= The Sorcerer's Slave =

Tabletop role-playing game adventure

The Sorcerer's Slave is an adventure released under license by Atlas Games in 1987 for the fantasy role-playing game Ars Magica published by Lion Rampant.

==Contents==
A mysterious message arrives at the home of the player characters in medieval France. Apparently a young prodigy named Andros who ran away has been captured and enslaved by a conjurer who lives near the Black Sea. The conjurer and his household will be travelling to Constantinople, giving the player characters an opportunity to rescue Andros.

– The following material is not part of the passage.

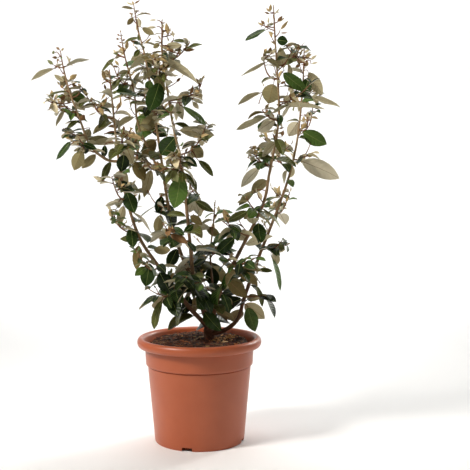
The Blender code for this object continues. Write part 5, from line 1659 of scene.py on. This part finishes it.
def placeShown(limbs, shoots):
    places, owners = woodPlaces(limbs, shoots)
    placeTwigs(places, owners)
    placeYoung(places, owners)
    pixels, targets = pixelOf(places), []
    for number, (x1, y1, x2, y2, (side, shade), seen) in enumerate(shownLeaves):
        dice = random.Random(shownPlan["leafSeed"] + number)
        wood, limb, root = nearestWood(x1, y1, places, owners, pixels)
        tints = list(dealTints(dice, root.z))
        # the paint of the side that shows, chosen by how light or dark the leaf looks: its own colour with
        # painted light and shade
        tints[0 if side == "g" else 2] = shownPaints[side][shade]
        shape = throwShape(dice, root.z)
        wide = max(seen, dice.uniform(*shownPlan["wide"]))
        shape["half"] = wide / 2
        shape["arch"] *= shownPlan["arch"]
        shape["fold"] *= shownPlan["fold"]
        turn = math.acos(seen / wide)
        flat = (pixelAtDepth(x2, y2, wood.y) - root).length
        for lean in shownPlan["leans"]:
            direction, length, facing = towardEye(root, pixelAtDepth(x2, y2, wood.y + lean * flat))
            facing = facing if side == "g" else -facing
            risen = direction.cross(facing)
            risen = risen if risen.z > 0 else -risen
            matrix = frameAt(root, direction, facing * math.cos(turn) + risen * math.sin(turn))
            placed = hasRoom(matrix, length, shape["half"], shown=True)
            if placed:
                break
        else:
            print("no room for the leaf at", x1, y1)
            continue
        keepLeaf(limb, matrix, length, shape, tuple(tints), "blade", placed)
        targets += [matrix @ Vector((share * length, across * shape["half"] * length, 0))
                    for share, across in shownPlan["sights"]]
        away = (root - wood).length
        if away > shownPlan["onWood"] * mm:
            bend = wood.lerp(root, 0.5) + Vector((0, 0, shownPlan["stalkLift"] * away))
            addTwig(limb, arc(wood, bend, root, 4), 2)
    sights["points"], sights["pixels"] = asArray(targets), pixelOf(targets)


def twigMaterials():
    # green wood under rusty scales: red-brown on the finest twigs, tan on older shoots
    made = []
    for name, colour in (("shootBark", "#8A6240"), ("twigBark", "#7E4A2E"), ("twigletBark", "#784026")):
        material = newMaterial(name, colour, 0.7)
        lay = addNode(material, "UVMap", {"uv_map": "SurfaceMap"})[0]
        stretch = addNode(material, "Mapping", {"Scale": (1, 0.3, 1), "Vector": lay})[0]
        scurf = addNode(material, "TexNoise", {"Scale": 1 / 0.6, "Detail": 4.0, "Vector": stretch})[0]
        rough = addNode(material, "MapRange", {"To Min": 0.55, "To Max": 0.85, "Value": scurf})[0]
        bump = addNode(material, "Bump", {"Strength": 0.5, "Distance": 0.2 * mm, "Height": scurf})[0]
        feedShader(material, Roughness=rough, Normal=bump)
        made.append(material)
    return made


def trimTwigs():
    # each twig ends at the last leaf or twig that it bears, and one that bears none goes
    leafRoots = asArray([leaf["matrix"].translation for leaf in room["leaves"]])
    for _ in range(3):
        roots = np.concatenate([leafRoots, asArray([twig["line"][0] for twig in room["twigs"]])])
        kept = []
        for twig in room["twigs"]:
            line = asArray(twig["line"])
            runs = line[1:] - line[:-1]
            lengths = np.linalg.norm(runs, axis=1)
            along = np.clip(((roots[:, None] - line[:-1]) * runs).sum(2) / lengths ** 2, 0, 1)
            gaps = np.linalg.norm(roots[:, None] - line[:-1] - along[..., None] * runs, axis=2)
            away = np.cumsum(lengths) - lengths + along * lengths
            last = np.where(gaps < (twig["radii"][0] + 0.4) * mm, away, 0).max()
            if last > 2 * mm:
                kept.append({**twig, "line": cutAt(twig["line"], min(0.999, last / lengths.sum()))})
        room["twigs"] = kept


def joinFoliage():
    leafPaint, twigPaint = leafMaterials(), twigMaterials()
    silverFrom = leafRule["silverFrom"]
    for name in limbs:
        masses = {"lower": [], "upper": []}
        for shoot in shoots:
            if shoot["limb"] == name:
                masses["upper" if shoot["line"][0].z > silverFrom else "lower"].append(shoot["name"])
        heaps = {"lower": Heap(), "upper": Heap(), "young": Heap(), "twigs": Heap()}
        for leaf in room["leaves"]:
            if leaf["limb"] != name:
                continue
            blade = leaf["kind"] == "blade"
            points, places = (bladePoints if blade else youngPoints)(leaf["length"], leaf["shape"], bladePlan)
            faces, parts, rims = bladeForm if blade else youngForm
            spun = np.array(leaf["matrix"])
            band = "lower" if spun[2, 3] <= silverFrom and masses["lower"] else "upper"
            heaps[band if blade else "young"].add(points @ spun[:3, :3].T + spun[:3, 3], faces,
                                                  [leaf["tints"][part] for part in parts], places, rims)
        for twig in room["twigs"]:
            if twig["limb"] == name:
                sizes = [between(*twig["radii"], share) * mm for share in sharesAlong(twig["line"])]
                heaps["twigs"].addTube(twig["line"], sizes, 6 if twig["slot"] == 0 else 5, twig["slot"])
        for heap, piece, paint, slot in (("lower", f"blades_{name}_lower", leafPaint, "leaf_green"),
                                         ("upper", f"blades_{name}_upper", leafPaint, "leaf_silver"),
                                         ("young", f"youngLeaves_{name}", leafPaint, "leaf_silver"),
                                         ("twigs", f"twigs_{name}", twigPaint, "silverberry_bark")):
            stoodFor = masses.get(heap, [])
            if heap in masses and not stoodFor:
                continue  # no mass of this limb is so low, or so high
            made = addObject(piece, heaps[heap].mesh(piece), paint)
            if stoodFor:
                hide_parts(*stoodFor)


placeShown(limbs, shoots)
print(f"{len(room['leaves'])} of {len(shownLeaves) + len(shownYoung)} shown leaves placed")
for owner, shoot in enumerate(shoots):
    dressShoot(owner, shoot)
for name, limb in limbs.items():
    dressLimb(name, limb)
for name, limb in limbs.items():
    if "from" not in limbPlan[name]:
        dressFoot(name, limb)
trimTwigs()
joinFoliage()
full = sum(leaf["kind"] == "blade" for leaf in room["leaves"])
print(f"foliage made: {full} leaves, {len(room['leaves']) - full} young leaves, {len(room['twigs'])} twigs")

triangles = sum(len(face.vertices) - 2 for made in bpy.data.objects if made.type == "MESH"
                and "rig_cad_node" not in made for face in made.data.polygons)
print(f"{triangles} triangles in all")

From Constantinople, the adventure moves into the Caucasus Mountains.

==Publication history==
Lion Rampant Games published the fantasy role-playing game Ars Magica in 1987. In the 2014 book Designers & Dragons: The '90s, game historian Shannon Appelcline noted that "Atlas Games produced five different licensed adventure books for the Ars Magica RPG." The Sorcerer's Slave was one of these publications, a 32-page softcover book written by Thomas Kane, with cartography by John Nephew and interior art by John Podeszwa, and published by Atlas in 1987.

==Reception==
Matthew Gabbert reviewed the product in the February–March 1991 issue of White Wolf. He gave it an overall positive review, noting that its brevity caused a lack of useful coverage in some areas but stated that "if you're looking for something exotic for your troupe and you don't mind filling in a few gaps, The Sorcerer's Slave will serve you well." He rated it at 3 out of a possible 5 points.